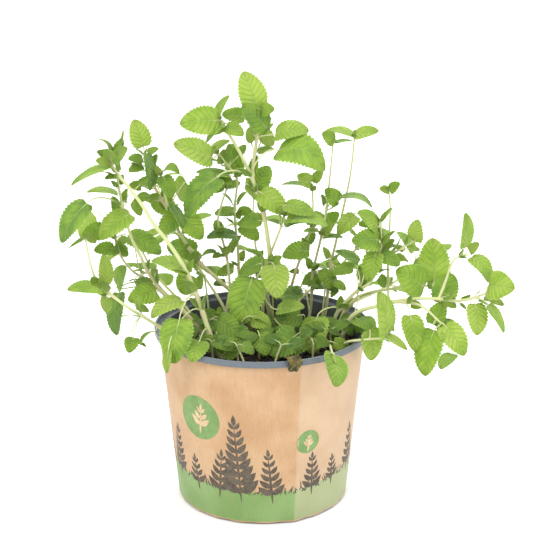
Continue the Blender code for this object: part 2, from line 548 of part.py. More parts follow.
def tube_girths(girth, path, foot):
    """A stem keeps its girth in its hole, and tapers towards its top."""
    straight = 2 if foot else 1
    spans = max(len(path) - straight, 1)
    top = max(TAPER * girth, THINNEST)
    return [girth + (top - girth) * max(0, i - straight + 1) / spans for i in range(len(path))]


def blade_frame(base, tip, facing, roll):
    """Directions along and across a blade and out of its upper face. A roll turns that face upward."""
    along = (tip - base).normalized()
    toward = (facing - along * facing.dot(along)).normalized()
    turn = facing.cross(along).normalized()
    if along.x < 0:
        turn.negate()
    upper = toward * math.cos(roll) + turn * math.sin(roll)
    return along, along.cross(upper), upper


def outline_width(u):
    """Half width of a blade over its greatest, from its base (0) to its tip (1)."""
    return math.sin(math.pi * u ** 0.68) ** 0.72


def blade_rows(base, tip, facing, roll, arch, teeth, ribbed):
    """Rows of points across a blade: crest and notch rows in turn, then the tip."""
    along, across, upper = blade_frame(base, tip, facing, roll)
    length = (tip - base).length
    widest = LEAF_WIDTH * length / 2
    rows = []
    last = 2 * teeth - 2
    for j in range(last + 1):
        u = 0.07 + 0.80 * j / last
        half = widest * outline_width(u) * (1 - NOTCH * (j % 2))
        centre = base + along * (length * u) + upper * (4 * arch * u * (1 - u) * length)
        ahead = (along + upper * (4 * arch * (1 - 2 * u))).normalized()
        out = across.cross(ahead)
        lobe = ahead * (HEART * length * (1 - u) ** 4)
        edge = out * (half * (FOLD - CUP)) - lobe
        row = [centre - across * half + edge, centre + across * half + edge]
        if ribbed:
            row.insert(1, centre)
        rows.append(row)
    rows.append([tip])
    return rows, across


def leaf_sheet(joint, base, tip, facing, roll, arch, grow):
    """Rows of a whole leaf: its stalk as a narrow ribbon from the joint, then its blade."""
    length = (tip - base).length
    teeth = 4 if length > 27 else 3 if length > 17 else 2
    rows, across = blade_rows(base, tip, facing, roll, arch, teeth, length > 21)
    reach = (base - joint).length
    along = (tip - base).normalized()
    bend_a = joint + grow * (0.35 * reach)
    bend_b = base - along * (0.35 * reach)
    steps = 2 if reach > 9 else 1
    stalk = [[joint]]
    for i in range(1, steps + 1):
        t = i / steps
        centre = (joint * (1 - t) ** 3 + bend_a * (3 * t * (1 - t) ** 2) + bend_b * (3 * t * t * (1 - t))
                  + base * t ** 3)
        stalk.append([centre - across * (STALK_WIDTH / 2), centre + across * (STALK_WIDTH / 2)])
    return stalk + rows


def add_sheet(bm, rows, thickness):
    """A closed leaf of even thickness from its rows, split into triangles alike on both faces."""
    start = len(bm.faces)
    points = [[bm.verts.new(p) for p in row] for row in rows]
    for low, high in zip(points, points[1:]):
        i = j = 0
        while i < len(low) - 1 or j < len(high) - 1:
            low_next = (i + 1) / max(len(low) - 1, 1) if i < len(low) - 1 else 2
            high_next = (j + 1) / max(len(high) - 1, 1) if j < len(high) - 1 else 2
            if low_next <= high_next:
                bm.faces.new((low[i], low[i + 1], high[j]))
                i += 1
            else:
                bm.faces.new((low[i], high[j + 1], high[j]))
                j += 1
    bm.faces.ensure_lookup_table()
    sheet = bm.faces[start:]
    bmesh.ops.recalc_face_normals(bm, faces=sheet)
    bm.normal_update()
    bmesh.ops.solidify(bm, geom=sheet, thickness=thickness)
    bmesh.ops.triangulate(bm, faces=bm.faces[:])
    bmesh.ops.recalc_face_normals(bm, faces=bm.faces[:])
    if bm.calc_volume(signed=True) < 0:
        bmesh.ops.reverse_faces(bm, faces=bm.faces[:])


def leaf_tree(rows, thickness):
    bm = bmesh.new()
    add_sheet(bm, rows, thickness)
    tree = BVHTree.FromBMesh(bm)
    bm.free()
    return tree


def object_tree(obj):
    bm = bmesh.new()
    bm.from_mesh(obj.data)
    bm.transform(Matrix.Scale(1 / MM, 4))
    tree = BVHTree.FromBMesh(bm)
    bm.free()
    return tree


def tube_tree(path, girths, extra):
    bm = bmesh.new()
    add_tube(bm, path, [girth + extra for girth in girths])
    tree = BVHTree.FromBMesh(bm)
    bm.free()
    return tree


def clear_leaf(node, leaf, taken):
    """The leaf, pushed along the line of sight to the first depth where it meets no other piece."""
    joint, base, tip, facing, roll, arch, grow = leaf
    for push in PUSHES:
        rows = leaf_sheet(joint, pushed(base, push), pushed(tip, push), facing, roll, arch, grow)
        tree = leaf_tree(rows, LEAF_THICKNESS + 2 * CLEARANCE)
        if not any(tree.overlap(other) for owner, other in taken if owner != node):
            taken.append((node, leaf_tree(rows, LEAF_THICKNESS)))
            return rows
    return None


def listed_leaf(path, offset, row, route):
    """One leaf of the list: where it joins, its blade's base and tip, and how it is turned."""
    place, base, tip, roll, arch = row
    joint = path[place + offset]
    depth = route[place][2] + base[2]
    start = sighted(base[0], base[1], depth)
    end = sighted(tip[0], tip[1], depth + tip[2])
    below = max(place + offset, 1)
    grow = (path[below] - path[below - 1]).normalized()
    return joint - grow * SUNK, start, end, EYE - start, math.radians(roll), arch / 100, grow


def paired_leaves(path, rng):
    """Opposite leaves at the joints of a rear shoot, smaller towards its top."""
    leaves = []
    joints = range(3, len(path))
    for k in joints:
        grow = (path[k] - path[k - 1]).normalized()
        sideways = grow.cross(Vector((0, 1, 0))).normalized()
        share = (k - joints[0]) / max(len(joints) - 1, 1)
        length = REAR_LEAF + (REAR_TOP_LEAF - REAR_LEAF) * share
        turn = k * math.pi / 2 + rng.uniform(-0.3, 0.3)
        for half_turn in (0, math.pi):
            out = Quaternion(grow, turn + half_turn) @ sideways
            stalk = REAR_STALK * rng.uniform(0.8, 1.2)
            base = path[k] + out * (0.8 * stalk) + grow * (0.6 * stalk)
            fall = Vector((0, 0, rng.uniform(-0.45, 0.1)))
            tip = base + (out + fall).normalized() * (length * rng.uniform(0.9, 1.1))
            facing = Vector((0, 0, 1)) + out * 0.2
            leaves.append((path[k] - grow * SUNK, base, tip, facing, rng.uniform(-0.2, 0.2), 0.12, grow))
    return leaves


def plant_plan():
    """Every shoot as (node, path, girths, leaves), the listed ones first."""
    plan = []
    for node, girth, foot, route, rows in SHOOTS:
        path = shoot_path(foot, route)
        offset = len(path) - len(route)
        leaves = [listed_leaf(path, offset, row, route) for row in rows]
        plan.append((node, path, tube_girths(girth, path, foot), leaves))
    rng = random.Random(REAR_SEED)
    for node, girth, foot, route in REAR_SHOOTS:
        path = shoot_path(foot, route)
        plan.append((node, path, tube_girths(girth, path, foot), paired_leaves(path, rng)))
    return plan


def keep_outer_skin(obj):
    """Keep the largest shell of a solid: sealed hollows fill and loose scraps go. Its faces run upward."""
    bm = bmesh.new()
    bm.from_mesh(obj.data)
    bmesh.ops.remove_doubles(bm, verts=bm.verts[:], dist=SHORTEST_EDGE * MM)
    bmesh.ops.triangulate(bm, faces=bm.faces[:])
    shells = []
    left = set(bm.verts)
    while left:
        shell = set()
        edge_of_shell = [left.pop()]
        while edge_of_shell:
            vert = edge_of_shell.pop()
            shell.add(vert)
            for edge in vert.link_edges:
                other = edge.other_vert(vert)
                if other in left:
                    left.remove(other)
                    edge_of_shell.append(other)
        shells.append(shell)
    shells.sort(key=len)
    for shell in shells[:-1]:
        bmesh.ops.delete(bm, geom=list(shell), context="VERTS")
    bm.faces.sort(key=lambda face: face.calc_center_median().z)
    bm.to_mesh(obj.data)
    bm.free()


def make_stems(obstacles):
    """Each stem with its side shoots and leaves, joined into one solid. Leaves bend clear of other stems."""
    plan = plant_plan()
    taken = list(obstacles)
    for node, path, girths, leaves in plan:
        taken.append((node, tube_tree(path, girths, CLEARANCE)))
    placed = {}
    for node, path, girths, leaves in plan:
        for leaf in leaves:
            if (leaf[2] - leaf[1]).length < SMALLEST_LEAF:
                continue
            rows = clear_leaf(node, leaf, taken)
            if rows:
                placed.setdefault(node, []).append(rows)
    material = finish("catnip_green", (0.16, 0.32, 0.04), 0.6)
    for node in placed:
        tubes = [(path, girths) for name, path, girths, leaves in plan if name == node]
        bm = bmesh.new()
        add_tube(bm, *tubes[0])
        stem = add_object(node, bm, material)
        parts = helper_collection(node + "_parts")
        for i, (path, girths) in enumerate(tubes[1:]):
            bm = bmesh.new()
            add_tube(bm, path, girths)
            add_object(f"{node}_shoot_{i}", bm, collection=parts)
        for i, rows in enumerate(placed[node]):
            bm = bmesh.new()
            add_sheet(bm, rows, LEAF_THICKNESS)
            add_object(f"{node}_leaf_{i}", bm, collection=parts)
        cut_or_join(stem, parts, "UNION", "MANIFOLD")
        keep_outer_skin(stem)


def make_withered_leaf():
    """A dead leaf fallen over the rim at the front, folded across it."""
    outward = Vector((math.cos(WITHERED_ANGLE), math.sin(WITHERED_ANGLE), 0))
    across = Vector((-outward.y, outward.x, 0))
    rows = []
    for i, (out, up, width) in enumerate(WITHERED_ROUTE):
        sway = across * (WITHERED_SWAY * math.sin(i * 2.1))
        centre = outward * (RIM_RADIUS + out) + Vector((0, 0, POT_HEIGHT + up)) + sway
        rows.append([centre - across * width / 2, centre + across * width / 2])
    bm = bmesh.new()
    add_sheet(bm, rows, LEAF_THICKNESS)
    add_object("withered_leaf", bm, finish("dead_leaf_brown", (0.10, 0.08, 0.04), 0.9))


clear_scene()
make_pot()
make_sleeve()
make_withered_leaf()
make_compost([(girth, foot) for node, girth, foot, *rest in SHOOTS + REAR_SHOOTS if foot])
RIGID = ("pot", "paper_sleeve", "compost", "withered_leaf")
make_stems([(name, object_tree(bpy.data.objects[name])) for name in RIGID])
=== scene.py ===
"""The looks of a potted catnip: plastic pot, printed kraft sleeve, compost and 25 leafy stems."""
import math
import random
from types import SimpleNamespace

import bmesh
import bpy
from mathutils import Matrix, Quaternion, Vector, noise


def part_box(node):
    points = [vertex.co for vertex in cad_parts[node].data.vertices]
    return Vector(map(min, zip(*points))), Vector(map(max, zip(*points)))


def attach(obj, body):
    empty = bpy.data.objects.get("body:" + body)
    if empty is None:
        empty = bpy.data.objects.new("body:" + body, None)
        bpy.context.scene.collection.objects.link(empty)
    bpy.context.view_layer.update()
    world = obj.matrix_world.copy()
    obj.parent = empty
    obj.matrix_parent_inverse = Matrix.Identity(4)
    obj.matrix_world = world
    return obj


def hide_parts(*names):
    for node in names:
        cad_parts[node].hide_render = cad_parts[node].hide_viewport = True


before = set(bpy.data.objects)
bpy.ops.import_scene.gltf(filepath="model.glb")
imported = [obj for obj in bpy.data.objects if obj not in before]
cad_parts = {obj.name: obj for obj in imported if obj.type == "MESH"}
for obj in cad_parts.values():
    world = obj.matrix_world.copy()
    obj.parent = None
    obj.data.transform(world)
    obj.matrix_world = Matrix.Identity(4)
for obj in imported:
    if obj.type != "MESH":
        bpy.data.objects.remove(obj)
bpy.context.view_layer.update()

# Pot: one injection moulding in dark blue-grey polypropylene, 1.2 mm thick, with a tapered wall, a floor with
# a ring of drain holes, and a collar that steps out so that empty pots can be pulled apart.
MM = 0.001
POT_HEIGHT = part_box("pot")[1][2] / MM
COLLAR_HEIGHT = 3.8
LEDGE = POT_HEIGHT - COLLAR_HEIGHT
RIM_RADIUS = 65.0
NECK_RADIUS = 60.8
BASE_RADIUS = 50.4
WALL = 1.2
FLOOR = 2.0
FOOT_RING = 4.5
FLOOR_RECESS = 0.6
HEEL = 1.5
POT_SIDES = 144
CORNER = 0.35
CORNER_ANGLE = math.radians(50)
DRAIN_HOLES = 8
DRAIN_RADIUS = 4.0
DRAIN_CIRCLE = 34.0
INSIDE_SHADE_TOP = 106.0
INSIDE_SHADE_FULL = 98.0
INSIDE_SHADE_RAGGED = 6.0
PLASTIC = (0.045, 0.056, 0.070)
PLASTIC_LIT_COLLAR = (0.098, 0.118, 0.140)
PLASTIC_SHADED_INSIDE = (0.030, 0.034, 0.038)
PLASTIC_SCUFF = (0.14, 0.16, 0.18)
DUST = (0.30, 0.28, 0.24)


def add_node(tree, kind, sockets=None, **settings):
    """A shader node. Each socket takes a link, a value, or a colour given without its alpha."""
    made = tree.nodes.new("ShaderNode" + kind)
    for key, value in settings.items():
        setattr(made, key, value)
    for key, value in (sockets or {}).items():
        socket = made.inputs[key]
        if isinstance(value, bpy.types.NodeSocket):
            tree.links.new(value, socket)
        else:
            socket.default_value = (*value, 1.0) if socket.type == "RGBA" else value
    return made


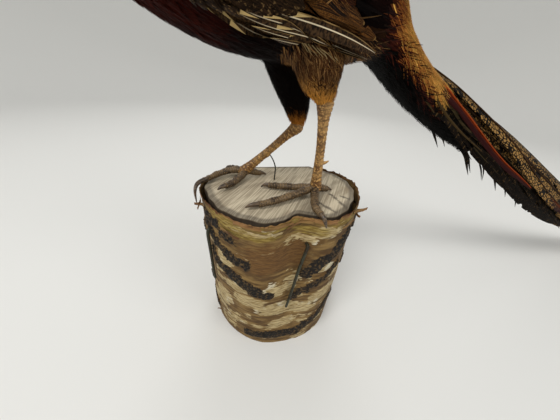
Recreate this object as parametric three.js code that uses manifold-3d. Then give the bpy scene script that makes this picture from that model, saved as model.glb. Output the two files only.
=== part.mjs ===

════════════════

Looking at the data above, return every line from the one with "clear_scene()" down to the one with "bpy.data.objects.remove(obj)", exactly and inclusively.

clear_scene()
make_pot()
make_sleeve()
make_withered_leaf()
make_compost([(girth, foot) for node, girth, foot, *rest in SHOOTS + REAR_SHOOTS if foot])
RIGID = ("pot", "paper_sleeve", "compost", "withered_leaf")
make_stems([(name, object_tree(bpy.data.objects[name])) for name in RIGID])
=== scene.py ===
"""The looks of a potted catnip: plastic pot, printed kraft sleeve, compost and 25 leafy stems."""
import math
import random
from types import SimpleNamespace

import bmesh
import bpy
from mathutils import Matrix, Quaternion, Vector, noise


def part_box(node):
    points = [vertex.co for vertex in cad_parts[node].data.vertices]
    return Vector(map(min, zip(*points))), Vector(map(max, zip(*points)))


def attach(obj, body):
    empty = bpy.data.objects.get("body:" + body)
    if empty is None:
        empty = bpy.data.objects.new("body:" + body, None)
        bpy.context.scene.collection.objects.link(empty)
    bpy.context.view_layer.update()
    world = obj.matrix_world.copy()
    obj.parent = empty
    obj.matrix_parent_inverse = Matrix.Identity(4)
    obj.matrix_world = world
    return obj


def hide_parts(*names):
    for node in names:
        cad_parts[node].hide_render = cad_parts[node].hide_viewport = True


before = set(bpy.data.objects)
bpy.ops.import_scene.gltf(filepath="model.glb")
imported = [obj for obj in bpy.data.objects if obj not in before]
cad_parts = {obj.name: obj for obj in imported if obj.type == "MESH"}
for obj in cad_parts.values():
    world = obj.matrix_world.copy()
    obj.parent = None
    obj.data.transform(world)
    obj.matrix_world = Matrix.Identity(4)
for obj in imported:
    if obj.type != "MESH":
        bpy.data.objects.remove(obj)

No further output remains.